# Is Kahr a good gun?



## StatesRights (May 13, 2009)

I know I'm probably WAY BEHIND on this one, but I came across an article that says NYPD has adopted the Kahr as their issued sidearm. Was this a political move or is it a good gun?


----------



## DevilsJohnson (Oct 21, 2007)

Maybe both. Sure they make a finer weapon if that's what kind of weapon you want. Meaning that it is a reliable weapon. If they got the contract to arm a dept then they must have offered the best deal out the gate or their offering parts, etc to make it a better deal down the road.


----------



## YFZsandrider (Feb 28, 2009)

Mine is a good gun.
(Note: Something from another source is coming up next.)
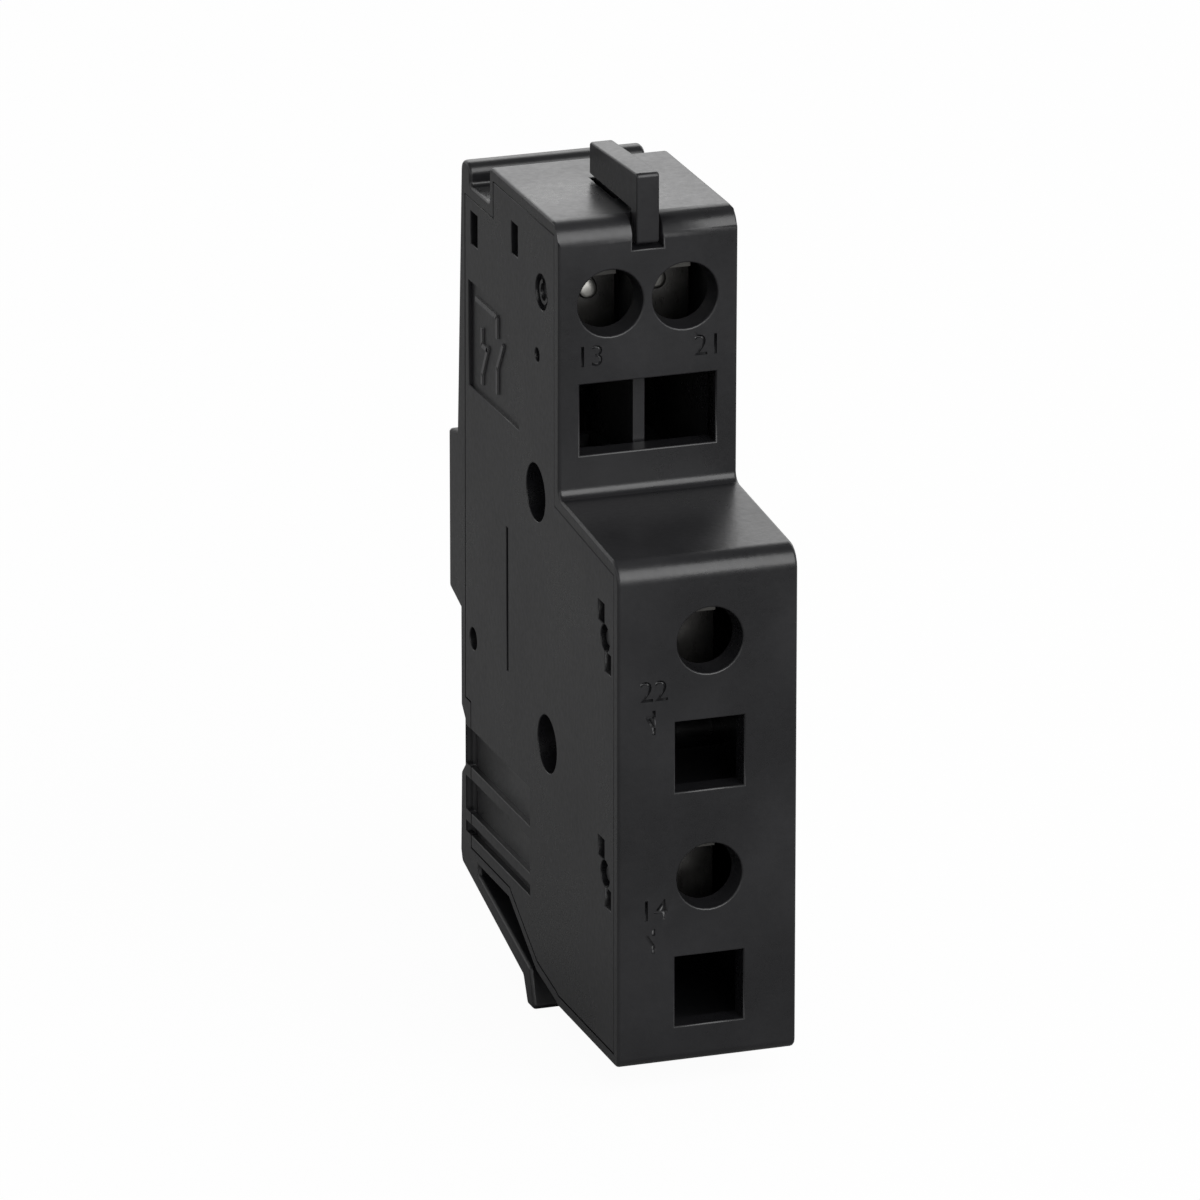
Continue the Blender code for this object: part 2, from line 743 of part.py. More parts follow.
def clamp_spring(number):
    """A cage clamp: a strip bent round below the bar, whose slotted front leg grips."""
    x, front, axis = TERMINALS[number]
    seat = axis + BAR_RISE + BAR_THICK / 2 + CAGE_REST + CAGE_THICK / 2
    gripping, back = front + CAGE_FRONT, front + CAGE_BACK
    # A little under half the width, so the two arcs of the round bottom do not meet
    bend = (CAGE_BACK - CAGE_FRONT) / 2
    arc = bend * 0.98
    bottom = axis - CAGE_DROP - bend
    corners = [
        (gripping + CAGE_TOP_BACK, seat, 0.0), (back, seat, CAGE_BEND), (back, bottom, arc),
        (gripping, bottom, arc), (gripping, axis + CAGE_TOP, 0.0),
    ]
    cage = extruded(
        "clamp_spring_" + number, strip_outline(rounded(corners, 6), CAGE_THICK),
        x - CAGE_WIDE / 2, x + CAGE_WIDE / 2, SPRING_STEEL, (gripping, axis),
    )
    side = BAR_WIDE / 2 + FIT
    reach = BAR_THICK / 2 + FIT
    low, high = bar_height(number) - reach, bar_height(number) + reach
    for leg, y in (("grip_window_", gripping), ("back_window_", back)):
        cut(cage, box(leg + number, (x - side, y - BEYOND, low), (x + side, y + BEYOND, high)))
    return cage


def bar_height(number):
    """The height of the part of a bar that lies in its clamp."""
    return TERMINALS[number][2] + BAR_RISE


def strip(name, path, x, look=None):
    """A flat bar with square bends, centred on x."""
    outline = strip_outline(path, BAR_THICK)
    return extruded(name, outline, x - BAR_WIDE / 2, x + BAR_WIDE / 2, look)


# Heights of the bars over and under the bridges
NC_BRIDGE_TOP = WEB_HIGH - OVERTRAVEL
NC_TIP_TOP = NC_BRIDGE_TOP + FIT + TIP_THICK
NC_FIXED_LOW = NC_TIP_TOP + FIT
NC_BAR = NC_FIXED_LOW + TIP_THICK + FIT + BAR_THICK / 2
NO_BRIDGE_LOW = WEB_LOW + WEB_THICK + FIT
NO_TIP_LOW = NO_BRIDGE_LOW - FIT - TIP_THICK
NO_FIXED_TOP = NO_TIP_LOW - TRAVEL - FIT
NO_BAR = NO_FIXED_TOP - TIP_THICK - FIT - BAR_THICK / 2


def upper_bar(number, foot_z):
    """From an upper clamp down behind it to the rear contact."""
    x, front, _ = TERMINALS[number]
    path = [
        (front + WALL + FIT, bar_height(number)), (DROP_Y, bar_height(number)),
        (DROP_Y, TURN_Z), (BAR_BACK_Y, TURN_Z), (BAR_BACK_Y, foot_z),
        (CONTACT_BACK - TIP_RADIUS, foot_z),
    ]
    return strip("current_bar_" + number, path, x, TINNED_BRASS)


def lower_bar(number, side, turn_y, foot_z):
    """From a lower clamp back and across to the front contact."""
    x, front, _ = TERMINALS[number]
    height = bar_height(number)
    bar = strip(
        "current_bar_" + number, [(front + WALL + FIT, height), (LOWER_BAR_END, height)], x,
        TINNED_BRASS,
    )
    near, far = sorted((x - side * BAR_WIDE / 2, side * (CONTACT_X + BAR_WIDE / 2)))
    cross = box(
        "cross_" + number, (near, CROSS_FRONT, height - BAR_THICK / 2),
        (far, LOWER_BAR_END, height + BAR_THICK / 2),
    )
    path = [
        (RUN_START, height), (turn_y, height), (turn_y, foot_z),
        (CONTACT_FRONT + TIP_RADIUS, foot_z),
    ]
    join(bar, cross, strip("run_" + number, path, side * CONTACT_X))
    return bar


def tip(name, x, y, low):
    """A contact rivet head."""
    return cylinder(name, (x, y, low), "z", TIP_THICK, TIP_RADIUS, SILVER, sides=20)


def bridge(name, x, low):
    """A moving contact bridge."""
    return box(
        name, (x - BRIDGE_WIDE / 2, CONTACT_FRONT - BRIDGE_REACH, low),
        (x + BRIDGE_WIDE / 2, CONTACT_BACK + BRIDGE_REACH, low + BRIDGE_THICK), COPPER_STRIP,
        (x, CONTACT_MID, low + BRIDGE_THICK / 2),
    )


def contacts():
    """Fixed and moving contacts of both circuits."""
    upper_bar("13", NO_BAR)
    upper_bar("21", NC_BAR)
    lower_bar("14", -1, TURN_14, NO_BAR)
    lower_bar("22", 1, TURN_22, NC_BAR)
    tip("fixed_tip_13", -CONTACT_X, CONTACT_BACK, NO_FIXED_TOP - TIP_THICK)
    tip("fixed_tip_14", -CONTACT_X, CONTACT_FRONT, NO_FIXED_TOP - TIP_THICK)
    tip("fixed_tip_21", CONTACT_X, CONTACT_BACK, NC_FIXED_LOW)
    tip("fixed_tip_22", CONTACT_X, CONTACT_FRONT, NC_FIXED_LOW)
    bridge("bridge_no", -CONTACT_X, NO_BRIDGE_LOW)
    bridge("bridge_nc", CONTACT_X, NC_BRIDGE_TOP - BRIDGE_THICK)
    tip("bridge_tip_13", -CONTACT_X, CONTACT_BACK, NO_TIP_LOW)
    tip("bridge_tip_14", -CONTACT_X, CONTACT_FRONT, NO_TIP_LOW)
    tip("bridge_tip_21", CONTACT_X, CONTACT_BACK, NC_TIP_TOP - TIP_THICK)
    tip("bridge_tip_22", CONTACT_X, CONTACT_FRONT, NC_TIP_TOP - TIP_THICK)


def contact_carrier():
    """The slide that moves both bridges, with its guide tongue and driving dog."""
    mid = CONTACT_MID
    half = CARRIER_LONG / 2
    side = CARRIER_WIDE / 2
    web_high_top = WEB_HIGH + WEB_THICK
    # The spine and the tongue start inside the webs that they join
    sunk_in = WEB_THICK / 2
    carrier = box(
        "contact_carrier", (-SPINE / 2, mid - half, WEB_LOW + sunk_in),
        (SPINE / 2, mid + half, web_high_top - sunk_in), DARK_PLASTIC,
        (0.0, mid, (WEB_LOW + web_high_top) / 2),
    )
    tongue = TONGUE_LONG / 2
    dog = DOG_LONG / 2
    join(
        carrier,
        box("web_low", (-side, mid - half, WEB_LOW), (side, mid + half, WEB_LOW + WEB_THICK)),
        box("web_high", (-side, mid - half, WEB_HIGH), (side, mid + half, web_high_top)),
        box(
            "tongue", (-SPINE / 2, mid - tongue, web_high_top - sunk_in),
            (SPINE / 2, mid + tongue, TONGUE_TOP),
        ),
        box(
            "dog", (DOG_START, mid - dog, WEB_LOW - DOG_HIGH),
            (HALF + DOG_OUT, mid + dog, WEB_LOW + sunk_in),
        ),
    )
    return carrier


def latch_tab():
    """The fin with its finger, the blade through the top wall, the arm and the hook."""
    under = TOP + FIT
    fin_outline = [
        (UPPER_FRONT, FINGER_FOOT, SMALL_ROUND), (UPPER_FRONT, TAB_TOP_FRONT, SMALL_ROUND),
        (TAB_BACK, TAB_TOP_BACK, SMALL_ROUND), (TAB_BACK, under, 0.0),
        (UPPER_FRONT + FINGER_DEEP, under, 0.0),
        (UPPER_FRONT + FINGER_DEEP, FINGER_FOOT, SMALL_ROUND),
    ]
    origin = (LATCH_SPRING_Y, LATCH_LOW + LATCH_ARM)
    tab = extruded(
        "latch_tab", rounded(fin_outline), -TAB_THICK / 2, TAB_THICK / 2, BLACK_PLASTIC, origin,
    )
    into_fin = under + ROOTED
    blade_outline = [
        (BLADE_FRONT, into_fin), (BLADE_BACK, into_fin), (BLADE_BACK, LATCH_LOW + LATCH_ARM),
        (HOOK_BACK, LATCH_LOW + LATCH_ARM), (HOOK_BACK, LATCH_LOW), (BLADE_FRONT, LATCH_LOW),
    ]
    blade = extruded("tab_blade", blade_outline, -BLADE_THICK / 2, BLADE_THICK / 2)
    hook = box(
        "tab_hook", (0.0, HOOK_FRONT, LATCH_LOW), (HALF + HOOK_OUT, HOOK_BACK, LATCH_LOW + LATCH_ARM),
    )
    join(tab, blade, hook)
    return tab


def terminal_divider():
    """The insulating plate between the two upper clamps."""
    front = UPPER_FRONT + WALL + FIT
    low, high = UPPER_AXIS - DIVIDER_DROP, TOP - WALL - FIT
    step_y, step_z = BLADE_FRONT - FIT, LATCH_LOW - FIT
    back = BLADE_BACK + DIVIDER_STEP
    outline = [
        (front, low), (front, high), (step_y, high), (step_y, step_z), (back, step_z), (back, low),
    ]
    return extruded("terminal_divider", outline, -BLADE_THICK / 2, BLADE_THICK / 2, BLACK_PLASTIC)


def springs():
    """Return, pressure and latch springs."""
    mid = CONTACT_MID
    steel = SPRING_STEEL
    coil("return_spring", (0.0, mid), SEAT_TOP + FIT, WEB_LOW - FIT, RETURN_COIL, steel)
    no_low = NO_BRIDGE_LOW + BRIDGE_THICK + FIT
    coil("pressure_spring_no", (-CONTACT_X, mid), no_low, WEB_HIGH - FIT, PRESSURE_COIL, steel)
    nc_low, nc_high = WEB_LOW + WEB_THICK + FIT, NC_BRIDGE_TOP - BRIDGE_THICK - FIT
    coil("pressure_spring_nc", (CONTACT_X, mid), nc_low, nc_high, PRESSURE_COIL, steel)
    latch_low, latch_high = LATCH_LOW + LATCH_ARM + FIT, TOP - WALL - FIT
    coil("latch_spring", (0.0, LATCH_SPRING_Y), latch_low, latch_high, LATCH_COIL, steel)


def build():
    """Make every piece."""
    housing_base()
    side_cover()
    for name, (y, z) in RIVETS.items():
        rivet(name, y, z)
    for number in TERMINALS:
        clamp_spring(number)
    contacts()
    contact_carrier()
    latch_tab()
    terminal_divider()
    springs()


build()
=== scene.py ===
import math

import bmesh
import bpy
from mathutils import Matrix, Vector
from mathutils.bvhtree import BVHTree


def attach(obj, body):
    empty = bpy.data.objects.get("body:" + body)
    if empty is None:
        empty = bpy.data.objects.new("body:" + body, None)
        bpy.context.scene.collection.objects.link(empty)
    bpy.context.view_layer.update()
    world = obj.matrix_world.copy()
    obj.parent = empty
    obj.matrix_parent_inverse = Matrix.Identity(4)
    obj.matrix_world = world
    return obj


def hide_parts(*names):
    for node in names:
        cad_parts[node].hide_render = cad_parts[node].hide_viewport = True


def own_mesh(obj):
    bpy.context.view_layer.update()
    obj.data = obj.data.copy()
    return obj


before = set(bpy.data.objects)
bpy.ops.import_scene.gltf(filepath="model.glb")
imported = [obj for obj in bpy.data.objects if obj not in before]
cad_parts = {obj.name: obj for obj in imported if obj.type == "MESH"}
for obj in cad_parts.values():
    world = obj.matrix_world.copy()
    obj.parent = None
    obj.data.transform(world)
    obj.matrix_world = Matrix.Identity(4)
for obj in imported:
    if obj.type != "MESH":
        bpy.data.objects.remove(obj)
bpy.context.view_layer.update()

# An auxiliary contact block for switchgear: a stepped housing of black polyamide with
# spring clamps behind its funnels, seen from the front left and a little above.
# Places are given in millimetres in the block's own layout, where x runs across the
# thickness from the middle, y back from the lower front face and z up from the bottom.
MM = 0.001
ORIGIN = Vector((6.25, 17.0, 27.0))
HALF_WIDTH = 6.25
UPPER_FRONT = 12.1
TOP = 54.85

# How near a point has to be to a face to count as lying on it
NEAR = 0.02
# Points this near each other are one, in a copy of a CAD node and after a cut
SAME_POINT = 0.002
SAME_CUT_POINT = 0.0005
# Angles in degrees: faces that turn less are one flat face, and edges that turn more
# are sharp enough to be rounded
FLAT_ANGLE = 0.6
SHARP_ANGLE = 35.0

# Roundings that the mould leaves on the outer edges, round the openings, on the tab and
# on the ends of the pegs
OUTLINE_RADIUS = 0.25
OPENING_RADIUS = 0.12
TAB_RADIUS = 0.16
PEG_RADIUS = 0.15
# A rounding of an opening stays this far off the rounding of the outer edges
OPENING_MARGIN = 0.05
# A wall spans the housing if it comes this near both of its sides
SIDE_ZONE = 0.5
# The ends of the pegs in the cover, and how far back the pegs in front reach
PEG_END = -6.0
PEG_BACK = 5.0
# How far below the top the edges of the tab are rounded
TAB_REACH = 2.5

# Gap that shows between the cover and the tray, and the wider one in the CAD
SEAM = 0.08
CAD_GAP = 0.3

# Terminal numbers on the fronts: text, x, front face y and z of the middle
NUMBERS = (
    ("13", -4.05, UPPER_FRONT, 45.6), ("21", 4.2, UPPER_FRONT, 45.6),
    ("22", -3.75, 0.0, 26.2), ("14", -3.75, 0.0, 10.9),
)
NUMBER_HIGH = 1.5
ENGRAVED = 0.16
# Share of the built-in face's size that its capitals take
CAPITAL_SHARE = 0.73

# Contact signs under the lower numbers: x and z of the middle, and whether the contact
# is closed at rest
SIGNS = ((-3.75, 24.1, True), (-3.75, 8.8, False))
# Bars of a sign, in x and z from its middle: two stubs and the arm between them, and the
# rest that the arm touches in a closed contact
SIGN_BARS = (
    ((0.0, -0.85), (0.0, -0.35)), ((-0.5, 0.42), (-0.02, -0.36)), ((0.0, 0.4), (0.0, 0.85)),
)
SIGN_REST = ((-0.58, 0.4), (0.0, 0.4))
SIGN_LINE = 0.22
SIGN_STEP = 0.015

# Sunk label field on the cover, and the contact diagram that stands up from its floor:
# y and z of both ends of each line
FIELD_FLOOR = -6.0
DIAGRAM_HIGH = 0.14
DIAGRAM_LINE = 0.34
DIAGRAM = (
    ((29.9, 44.6), (25.4, 44.6)), ((25.4, 44.6), (25.4, 43.1)), ((25.4, 41.0), (24.1, 43.0)),
    ((25.4, 41.1), (25.4, 39.2)), ((28.6, 42.9), (28.6, 41.7)), ((28.6, 41.7), (27.3, 41.7)),
    ((28.6, 39.6), (27.3, 41.9)), ((28.6, 39.7), (28.6, 38.9)),
)

# Round recess high on the cover, by y and z of its middle, with the arc of a mould
# insert in it: x from the recess's floor and radius of the arc's corners, and the
# degrees at which it starts and through which it runs
INSERT = (15.6, 49.3)
INSERT_FLOOR = -5.9
ARC_CORNERS = ((0.05, 0.55), (-0.2, 0.6), (-0.2, 0.85), (0.05, 0.9))
ARC_START = 200.0
ARC_RUN = 235.0
ARC_STEPS = 20

# Lugs pressed out of the upper clamp springs, which bite on the wire: x, y, z of the
# middle, half their width and length, and how many degrees they lean back
LUGS = (
    ("wire_lug_13", (-2.72, 16.45, 49.12), (0.66, 0.84), 14.0),
    ("wire_lug_21", (2.06, 16.45, 49.3), (0.7, 0.86), 6.0),
)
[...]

Its a GREAT gun! but you have to realize what they are. If I had to be stuck with a single gun it would be something more like my XD. But for the Kahr's size and DAO trigger, it shoots exceptionally well.


----------



## Bisley (Aug 24, 2008)

Kahrs are good guns, and NYPD did authorize their use as backup guns for several years. I think they switched to Sigs a couple of years ago, though...probably political.


----------



## Sureshot45 (Jul 3, 2008)

*+1 on at least the one Kahr I own*

I have a PM9. I love it. Can't say what NYPD got, but the one Kahr I own goes with me often.


----------



## ericridebike (Mar 22, 2009)

I love my PM40!


----------